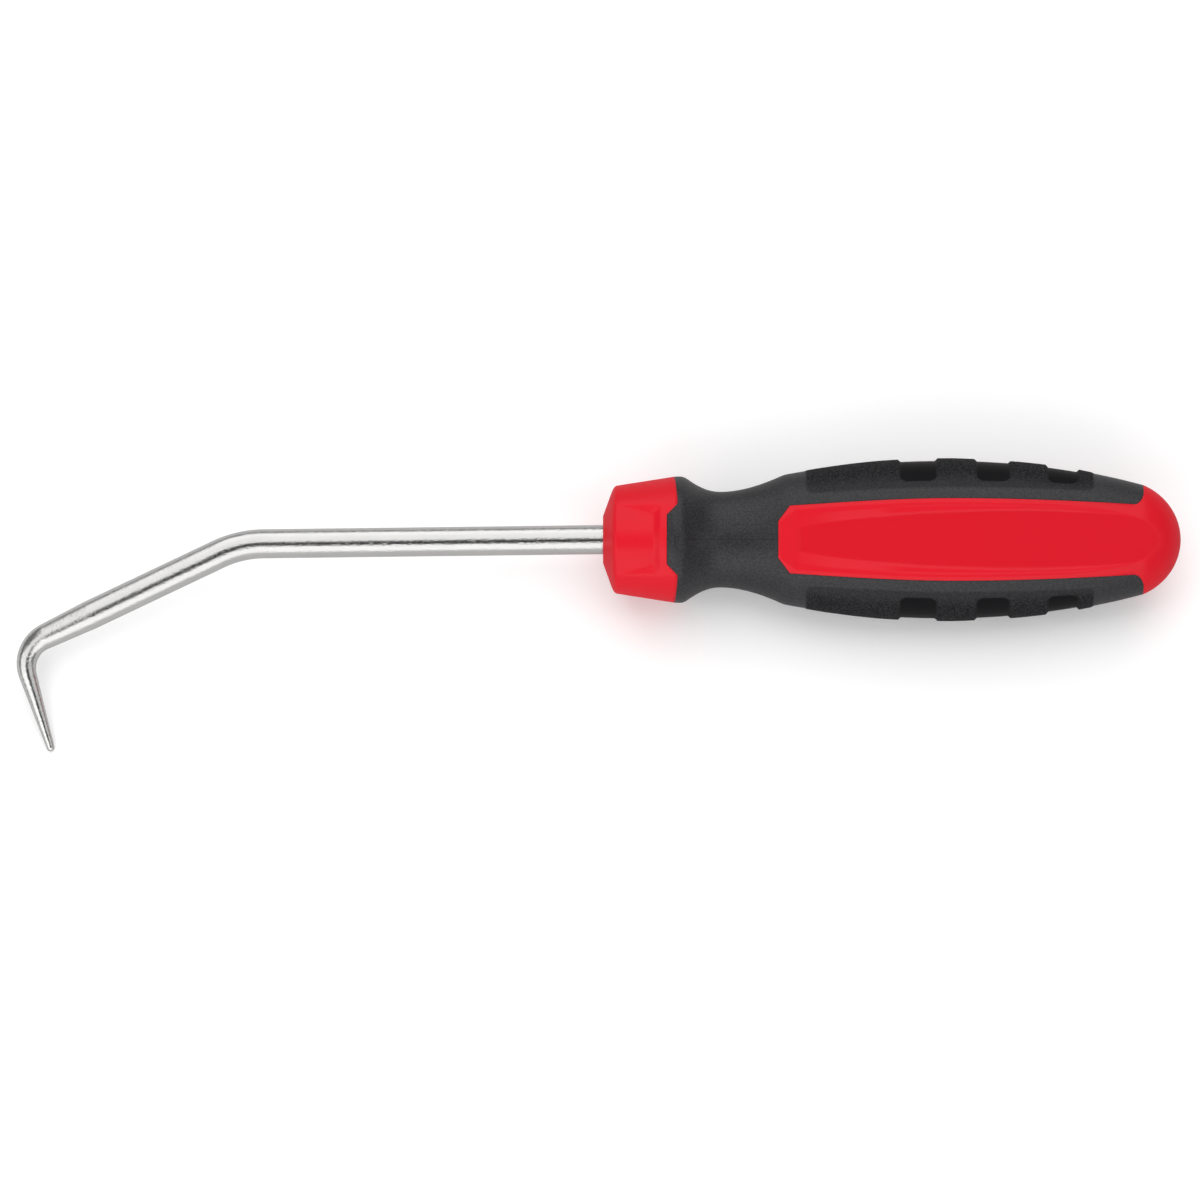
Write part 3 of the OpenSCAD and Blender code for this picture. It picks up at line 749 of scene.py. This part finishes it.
def part_dull(start, shader, share, tone, rough, bump, gloss):
    """Mixes in a second shader of less gloss: a moulded grain hides much of the sheen that a
    smooth surface would have at its edges."""
    dull = start.node("ShaderNodeBsdfPrincipled", {}, {
        "Base Color": tone, "Roughness": rough, "Normal": bump, "Specular IOR Level": gloss})
    both = start.node("ShaderNodeMixShader", {}, {
        0: share, 1: Wire(start.tree, shader.outputs[0]), 2: dull})
    start.tree.links.new(both.socket, start.tree.nodes["Material Output"].inputs["Surface"])


def red_plastic():
    """Hard red plastic with the tool's satin polish, and the matt spark grain of the fields."""
    finish, start, shader = new_finish("red_plastic")
    place = start.node("ShaderNodeTexCoord", out="Object")
    field = mask_of(start, "field")
    cloud = start.node("ShaderNodeTexNoise", {}, {"Vector": place, "Scale": 60, "Detail": 4})
    satin = start.node("ShaderNodeTexNoise", {}, {"Vector": place, "Scale": 2600, "Detail": 2})
    spark = start.node("ShaderNodeTexNoise", {}, {"Vector": place, "Scale": 1900, "Detail": 3})
    tone = cloud.between((0.69, 0.0045, 0.016, 1), (0.73, 0.006, 0.02, 1))
    tone = field.between(tone, (0.665, 0.0045, 0.015, 1))
    rough = 0.34 + 0.05 * cloud + 0.06 * field
    height = 0.25 * satin + 0.75 * spark * field
    bump = start.node("ShaderNodeBump", {}, {
        "Height": height, "Strength": 0.35, "Distance": 0.00005})
    finish_links(start, shader, Base_Color=tone, Roughness=rough, Normal=bump)
    part_dull(start, shader, 0.58 + 0.12 * field, tone, rough, bump, 0)
    return finish


# The bore that the bar fills, with a slightly wider mouth.
bore_r = 3.2
bore_end = tang_len + 0.5
mouth_r = 3.45
mouth_len = 0.25
rim = outer[0]
rim_turn = rim[:, 1:] / np.linalg.norm(rim[:, 1:], axis=1)[:, None]


def ring(x, radius):
    """A ring of the bore, which follows the bar and so leans a little from the handle's axis."""
    spots = rim_turn * radius
    return np.column_stack([np.full(around, x), spots[:, 0] + x * math.tan(rod_droop), spots[:, 1]])


bore = np.concatenate([ring(bore_end, bore_r), ring(mouth_len, bore_r), ring(0, mouth_r)])
skin_count = len(stations) * around
hidden_start = skin_count + len(bore)
coarse = hidden[np.array(station_anchors)[:, None], coarse_columns[None, :-1]]
coarse_count = len(coarse_columns) - 1


def hidden_id(i, j):
    """The number of a point under the grip, by its anchor along and its anchor around."""
    return hidden_start + i * coarse_count + j % coarse_count


ends = np.array([[bore_end, bore_end * math.tan(rod_droop), 0], [handle_len, 0, 0]])
points = np.concatenate([outer.reshape(-1, 3), bore, coarse.reshape(-1, 3), ends])
core_faces = cells_of(~is_grip)
grip_floor, seam_walls = seam_faces(hidden_id)
core_faces += grip_floor + seam_walls
ring_starts = [skin_count, skin_count + around, skin_count + 2 * around, 0]
last_start = (len(stations) - 1) * around
for n in range(around):
    after = (n + 1) % around
    for a, b in zip(ring_starts, ring_starts[1:]):
        core_faces.append((a + n, b + n, b + after, a + after))
    core_faces.append((len(points) - 2, skin_count + n, skin_count + after))
    core_faces.append((last_start + n, len(points) - 1, last_start + after))


def used_only(points, faces, *masks):
    """The points that the faces use, with the faces and masks numbered to match."""
    used = np.unique(np.concatenate([np.array(face) for face in faces]))
    renumber = np.full(len(points), -1)
    renumber[used] = np.arange(len(used))
    faces = [renumber[list(face)].tolist() for face in faces]
    return (points[used], faces) + tuple(mask[used] for mask in masks)


def whole_mask(quadrant):
    """A mask on the outer skin, with nought on the points that are not part of it."""
    mask = np.zeros(len(points))
    mask[:skin_count] = all_round(quadrant).ravel()
    return mask


core_points, core_faces, field_mask = used_only(points, core_faces, whole_mask(field))
core = moulding("handle_core_moulding", core_points, core_faces, red_plastic(), field=field_mask)
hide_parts("handle_core")
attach(core, "root")


# The grip is one soft black moulding, shot over the handle: a ring round the neck and a strip
# on each side. Each strip has a raised pad with a fine stipple and three sunk windows that are
# smooth, where the palm and fingers hold it.
def black_rubber():
    """Soft black rubber: a fine matt skin, a beaded stipple on the pads, windows without grain,
    which shine less than the skin and are painted darker as painted shade, and the mould's parting
    line on the neck, painted near black as painted shade in its groove."""
    finish, start, shader = new_finish("black_rubber")
    place = start.node("ShaderNodeTexCoord", out="Object")
    pad, window = mask_of(start, "pad"), mask_of(start, "window")
    grain = start.node("ShaderNodeTexNoise", {}, {"Vector": place, "Scale": 2600, "Detail": 3})
    stipple = start.node("ShaderNodeTexNoise", {}, {
        "Vector": place, "Scale": 3800, "Detail": 2, "Roughness": 0.55})
    cloud = start.node("ShaderNodeTexNoise", {}, {"Vector": place, "Scale": 80, "Detail": 3})
    bead = stipple.share(0.42, 0.62)
    skin = 0.7 * grain.share(0.35, 0.65) + 0.3 * cloud
    tone = skin.between((0.0045, 0.0047, 0.0065, 1), (0.034, 0.0342, 0.037, 1))
    beads = bead.between((0.005, 0.0051, 0.006, 1), (0.042, 0.042, 0.045, 1))
    tone = pad.between(tone, beads)
    # Painted shade: the smooth sunk windows are coloured darker than the rest of the rubber.
    tone = window.between(tone, (0.0065, 0.0065, 0.0075, 1))
    # Painted shade: the parting line's shallow groove is coloured near black.
    tone = mask_of(start, "parting").between(tone, (0.002, 0.002, 0.002, 1))
    rough = 0.37 + 0.06 * cloud + 0.25 * pad
    height = 0.7 * grain * (1 - window) + 1.1 * bead * pad
    bump = start.node("ShaderNodeBump", {}, {
        "Height": height, "Strength": 0.9, "Distance": 0.00011})
    finish_links(start, shader, Base_Color=tone, Roughness=rough, Normal=bump)
    share = (0.3 + 0.6 * pad + 0.7 * window).math("MINIMUM", 1)
    part_dull(start, shader, share, tone, rough, bump, 0.05)
    return finish


grip_faces = cells_of(is_grip) + [face[::-1] for face in grip_floor + seam_walls]
grip_points, grip_faces, pad_mask, window_mask, parting_mask = used_only(
    points, grip_faces, whole_mask(stippled), whole_mask(window), whole_mask(parting))
grip = moulding("grip_moulding", grip_points, grip_faces, black_rubber(), pad=pad_mask,
    window=window_mask, parting=parting_mask)
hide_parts("grip_overmould")
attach(grip, "root")


# The studio: a plain pale floor under the tool, a long softbox on each side of it with a dark
# gap overhead between them, a smaller one at each end, and a dim room round them.
def plain_floor():
    """Pale and without gloss. The camera sees it white, apart from the tool's shadow."""
    finish, start, shader = new_finish("floor")
    rays = start.node("ShaderNodeLightPath")
    tone = rays.between((0.62, 0.62, 0.62, 1), (1, 1, 1, 1))
    glow = rays.between((0, 0, 0, 1), (0.06, 0.06, 0.06, 1))
    finish_links(start, shader, Base_Color=tone, Emission_Color=glow)
    shader.inputs["Emission Strength"].default_value = 1
    shader.inputs["Roughness"].default_value = 1
    shader.inputs["Specular IOR Level"].default_value = 0
    return finish


floor_half = 4
floor_mesh = bpy.data.meshes.new("floor")
floor_mesh.from_pydata([(-floor_half, -floor_half, 0), (floor_half, -floor_half, 0),
    (floor_half, floor_half, 0), (-floor_half, floor_half, 0)], [], [(0, 1, 2, 3)])
floor_mesh.materials.append(plain_floor())
floor = bpy.data.objects.new("floor", floor_mesh)
bpy.context.collection.objects.link(floor)

# The middle of the picture, from the nose of the handle.
middle = nose + (tool_x * -0.65 + tool_y * -13.12) * mm


def facing(direction, distance, up, target=middle):
    """A place at that distance from the target, turned to look at it."""
    back = direction / np.linalg.norm(direction)
    right = np.cross(up, back)
    right /= np.linalg.norm(right)
    turn = np.column_stack([right, np.cross(back, right), back, target + back * distance])
    return Matrix(np.vstack([turn, [0, 0, 0, 1]]))


def softbox(name, lean, towards, length, width, radiance, distance=1, target=middle):
    """A softbox that leans by an angle from straight over the front panel."""
    lamp = bpy.data.lights.new(name, "AREA")
    lamp.shape = "RECTANGLE"
    lamp.size, lamp.size_y = length, width
    lamp.energy = radiance * math.pi * length * width
    box = bpy.data.objects.new(name, lamp)
    lean = math.radians(lean)
    direction = tool_z * math.cos(lean) + towards * math.sin(lean)
    box.matrix_world = facing(direction, distance, tool_y, target)
    bpy.context.collection.objects.link(box)


# The lean is in degrees, and the length, width and distance are in metres. The box at the
# hook's end is small and near, so that the leg mirrors it as a bright band.
softbox("upper_softbox", 52, tool_y, 1.5, 1.65, 1.33)
softbox("lower_softbox", 45.5, -tool_y, 1.5, 0.97, 1.33)
hook_tip = np.array(mounts["hook_tip"]["pos_m"])
leg_side = np.cross(mounts["hook_tip"]["axis"], tool_z)
softbox("hook_end_softbox", 38, leg_side, 0.35, 0.3, 1.25, 0.3, hook_tip)
softbox("butt_end_softbox", 46, tool_x, 0.9, 0.6, 0.7)

world = bpy.data.worlds.new("studio")
bpy.context.scene.world = world
world.use_nodes = True
air = Wire(world.node_tree)
# The camera sees white, gloss sees a dark room whose walls are paler low down, and all other
# light is an even dim fill.
rays = air.node("ShaderNodeLightPath")
glossy = Wire(air.tree, rays.socket.node.outputs["Is Glossy Ray"])
through = Wire(air.tree, rays.socket.node.outputs["Is Transmission Ray"])
upwards = air.node("ShaderNodeSeparateXYZ", {}, {0: air.node("ShaderNodeTexCoord")}, out=2)
wall = 1 - upwards.share(0.66, 0.82)
room_fill = 0.3 * (1 - glossy)
level = rays.math("MAXIMUM", through) + glossy * (0.03 + 0.2 * wall)
level = level.math("MAXIMUM", room_fill)
lit = world.node_tree.nodes["Background"]
lit.inputs["Color"].default_value = (1, 1, 1, 1)
air.tree.links.new(level.socket, lit.inputs["Strength"])

# The camera looks straight at the front panel from far off, as in the photograph.
camera_data = bpy.data.cameras.new("camera")
picture_width = 0.2609
camera_distance = 3
camera_data.sensor_width = 36
camera_data.lens = camera_data.sensor_width * camera_distance / picture_width
camera_data.clip_end = 20
camera = bpy.data.objects.new("camera", camera_data)
camera.matrix_world = facing(tool_z, camera_distance, tool_y)
bpy.context.collection.objects.link(camera)
bpy.context.scene.camera = camera
bpy.context.scene.view_settings.view_transform = "Standard"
====================
PROBLEM TO SOLVE:
Pick out lines containing the word "scene", each one as written.

ANSWER TO THE TASK:
Write part 3 of the OpenSCAD and Blender code for this picture. It picks up at line 749 of scene.py. This part finishes it.
bpy.context.scene.world = world
bpy.context.scene.camera = camera
bpy.context.scene.view_settings.view_transform = "Standard"